”I’m in a long term relationship but have feelings for someone else…”
Have you found yourself in a situation where you’re in a long-term relationship but are developing feelings for someone else?
Let us talk about it.
Being in a relationship makes you focus and invest your emotions in one person.
Your mind is no longer wandering, and you can safely say you are not searching anymore.
But recently, you have been feeling attracted to someone else.
You are fond of this new person, and no doubt, you have developed feelings for them.
This happened without your knowledge, seeing that you did not initiate it or plan for it to happen.
It just did.
If you initiated it or intended it to happen, that is a different case entirely.
But if you did not, you may feel guilty and confused, wondering what to do.
It is important to know that being in a relationship does not immune you from developing feelings for other people.
You can be in a long-term relationship and still develop feelings for another person.
It is not unusual because feelings are not anything solid.
They can be stirred up by emotions, quality time spent together, or even hormones.
What matters is what you do about the feelings you have and how you handle the situation.
In A Long Term Relationship But Have Feelings For Someone Else
Tips on what to do:
1. Understand that it might just be a distraction
When you are in a relationship with one person for a long time, it is normal for you to get distracted at some point.
No matter how amazing your partner is, someone else will come and it will feel like they are the next best thing.
Do not be quick to fall for it.
For you to have been with your partner this long, we want to believe that it means that what you feel for them is quite strong and they are worth it.
So this might just be a distraction.
And the thing about distractions is that they do not last and should not be relied on solely to make any serious decision.
So this new attraction might be a mere distraction.
2. Consider your feelings
Consider what you feel for this new person and find out what exactly it is.
Is it lust, temporary excitement, attraction to their status or possessions, or genuine love?.
One way to ascertain this is by staying away from this new person for some time.
Sometimes, your frequency of seeing them and spending time with them can create the impression that you love them when in reality, you are just becoming fond of them.
You need to be sure what you feel and why.
Are you genuinely in love with them because they are kind and connect with you?
Or is it superficial?
3) Make a decision
As much as this is hard, if you are in a long term relationship but in love with someone else, you need to decide.

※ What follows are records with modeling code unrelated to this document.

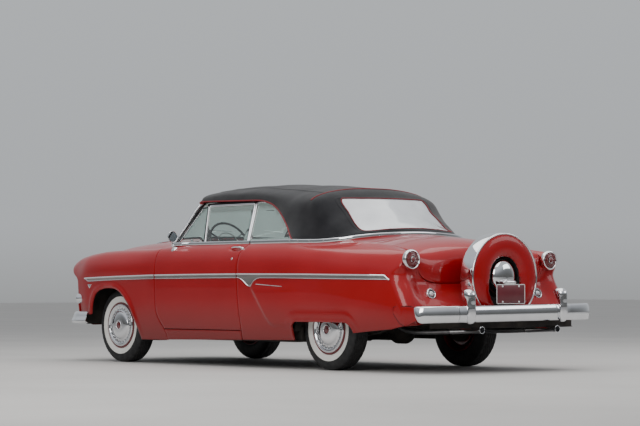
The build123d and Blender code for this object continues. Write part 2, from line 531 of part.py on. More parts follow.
# ---------------------------------------------------------------- fabric roof
# Rows: y, then outer (x, z) from the lower edge to the centre line.
ROOF = [
    (-1080, [(130, 1474), (100, 1480), (66, 1483), (33, 1485), (0, 1486)]),
    (-1020, [(360, 1462), (320, 1474), (240, 1485), (120, 1494), (0, 1498)]),
    (-950, [(540, 1454), (515, 1467), (430, 1482), (220, 1504), (0, 1512)]),
    (-890, [(622, 1408), (608, 1448), (510, 1484), (260, 1516), (0, 1526)]),
    (-600, [(640, 1396), (626, 1444), (545, 1492), (280, 1538), (0, 1555)]),
    (-250, [(646, 1392), (632, 1444), (550, 1498), (285, 1548), (0, 1566)]),
    (-40, [(648, 1390), (634, 1440), (550, 1494), (285, 1542), (0, 1560)]),
    (225, [(682, 1316), (656, 1400), (565, 1470), (285, 1530), (0, 1549)]),
    (390, [(736, 1214), (684, 1350), (575, 1452), (290, 1520), (0, 1539)]),
    (580, [(818, 1066), (716, 1280), (605, 1415), (300, 1502), (0, 1525)]),
    (740, [(784, 1074), (700, 1262), (600, 1385), (300, 1474), (0, 1499)]),
    (950, [(732, 1088), (650, 1186), (460, 1284), (225, 1340), (0, 1360)]),
    (1120, [(636, 1102), (570, 1126), (455, 1160), (225, 1226), (0, 1250)]),
    (1215, [(508, 1116), (465, 1126), (380, 1140), (200, 1178), (0, 1194)]),
    (1290, [(200, 1126), (160, 1132), (110, 1138), (50, 1144), (0, 1146)]),
]
NX = [1.0, 0.9, 0.55, 0.2, 0.0]
NZ = [0.0, 0.45, 0.85, 0.98, 1.0]


def roof_shell(t0, t1):
    """Arch between depths t0 and t1 under the outer surface."""
    secs = []
    for y, pts in ROOF:
        o = [(x - t0 * NX[i], z - t0 * NZ[i]) for i, (x, z) in enumerate(pts)]
        n = [(x - t1 * NX[i], z - t1 * NZ[i]) for i, (x, z) in enumerate(pts)]
        o = o + [(-x, z) for x, z in reversed(o[:-1])]
        n = n + [(-x, z) for x, z in reversed(n[:-1])]
        secs.append([(x, y, z) for x, z in o] + [(x, y, z) for x, z in reversed(n)])
    return loft_of(secs)


def window_block(hx, hy):
    return Pos(0, 995, 1270) * Rot(-36.5, 0, 0) * Box(2 * hx, 2 * hy, 400)


soft = roof_shell(0, 18) - window_block(440, 195)
add("soft_top", soft)
back_glass = roof_shell(6, 11) & window_block(438, 193)
add("rear_window", back_glass)

# ---------------------------------------------------------------- inside
dash_top = prism([(-690, -1112), (-612, -1136), (-400, -1204), (0, -1244), (400, -1204), (612, -1136), (690, -1112),
                  (690, -1000), (-690, -1000)], "z", 1006, 1022)
add("dashboard", join(prism([(-1110, 1006), (-1110, 850), (-1010, 800), (-960, 830), (-955, 980), (-1010, 1036)], "x", -770, 770), dash_top)
    - rod((360, WHEEL_C[1] - 400 * math.cos(math.radians(COLUMN_TILT)), WHEEL_C[2] - 400 * math.sin(math.radians(COLUMN_TILT))),
          (360, WHEEL_C[1], WHEEL_C[2]), 42))
ct, st = math.cos(math.radians(COLUMN_TILT)), math.sin(math.radians(COLUMN_TILT))


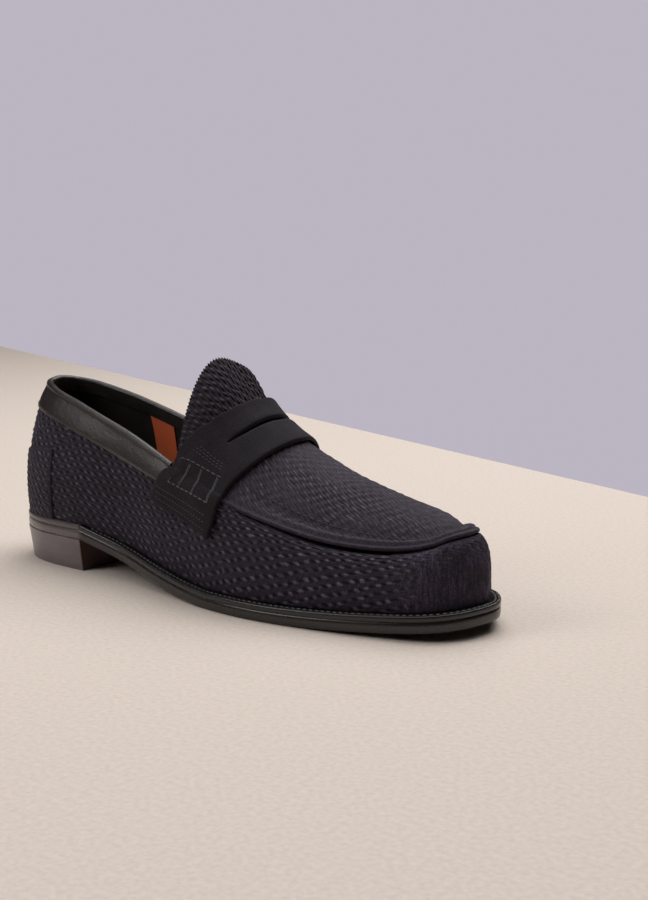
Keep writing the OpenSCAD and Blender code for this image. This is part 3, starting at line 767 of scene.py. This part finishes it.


# Colours: painted shade in the dashes, the suede's own ground, and a painted highlight on the grains.
skirt_suede = woven_finish("woven_suede_skirt", dash_size, (.0030, .0024, .0040), (.0195, .0145, .0240),
                           (.082, .068, .098), drawn_nap=1.25)
k, side, walked = around_toe(.015, .9)
shown = np.linspace(0, 1, 108)
collar_x = -22
collar_width = 12.5
place_x = outline(k, side)[:, 0]
under_apron = ease((place_x - 23) / 15)
collar_lap = 4
top = mix(1 - (collar_width - collar_lap) / wall_height(k), 1, ease((place_x - collar_x - 6) / 12))
t = shown[None] * top[:, None]
skirt_face = wall(k[:, None], side[:, None], t, skin_outer)
tall = np.linalg.norm(np.diff(skirt_face, axis=1), axis=-1).sum(1)
towards_toe = -np.hypot(walked - walked[-1] / 2, 25)
lay = wander(walked[:, None] + 0 * t, shown[None] * tall[:, None] - row_rise * towards_toe[:, None])
toe_nap = ease((place_x - 112) / 26)[:, None]
fade = ease(shown[None] * tall[:, None] / 3) * ease((1.02 - shown[None]) * tall[:, None] / 3)
weave_left = 1 - .75 * toe_nap
relief = (dash_depth * dashes(lay, dash_size) * weave_left
          + .12 * soft_noise(lay[..., 0], lay[..., 1], 6, 5)
          + .25 * toe_nap * soft_noise(lay[..., 0] * 3, lay[..., 1] * .5, 6, 9)) * fade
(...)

Even though leaving your current partner may break their heart, it is better and more proper than leading them on when you have feelings for someone else and would rather be with them.
You have to make a decision on what you want to do to avoid staying distracted in your relationship.
4) Consider your decision properly
This is one of those decisions that you want to take your time to think about thoroughly.
If you have decided to stay with your partner, you must be sure that is what you want to do.
Because, it will require that you create boundaries with this other person and focus on your relationship.
On the other hand, if after considering the situation properly, you decide to leave your partner for this new person, it is also worth a second thought.
Do not be hasty to decide and do not act emotionally.
Be logical and calculating.
Tell yourself the truth.
5) Communicate with your partner
If you have decided to move on to this new person, you have to let your partner know that you’re leaving the relationship.
It is unfair to allow a person keep emotionally investing in you when your mind is with someone else.
Find a convenient time and place to discuss with your partner and let him know that you are ending the relationship.
Your partner will be hurt but eventually be grateful that you did not lead them on or cheat on them.
It is possible to be in a long term relationship and have feelings for someone else.
It does not always mean you are a bad person.
What you do about it is what determines the kind of person you are.
You are in the best position to know the two people involved and what your gut says about them both.
It is essential that you weigh your options well, decide and be committed to your decision.
Is it wrong to cheat on my partner once?
Cheating is never right, regardless of the number of times it is done.
You should not cheat on your partner and you should not tolerate being cheated on.
However, if you have already done it once and you are remorseful and determined never to let it repeat itself, it is okay to forgive yourself and create systems that help you remain faithful.
Can this new person be better than my long-term partner?
It is possible for the new person you are developing feelings for to be better than your partner and end up being a more appropriate partner for you.
However, that does not happen often and you can not determine that just by the nice things they do to you now to get with you.
The duration of time you have spent with your partner should have made you know their character and personality.
It is your job to tell if your partner is a great person you should stay with, or a toxic or lazy partner that you should stay away from.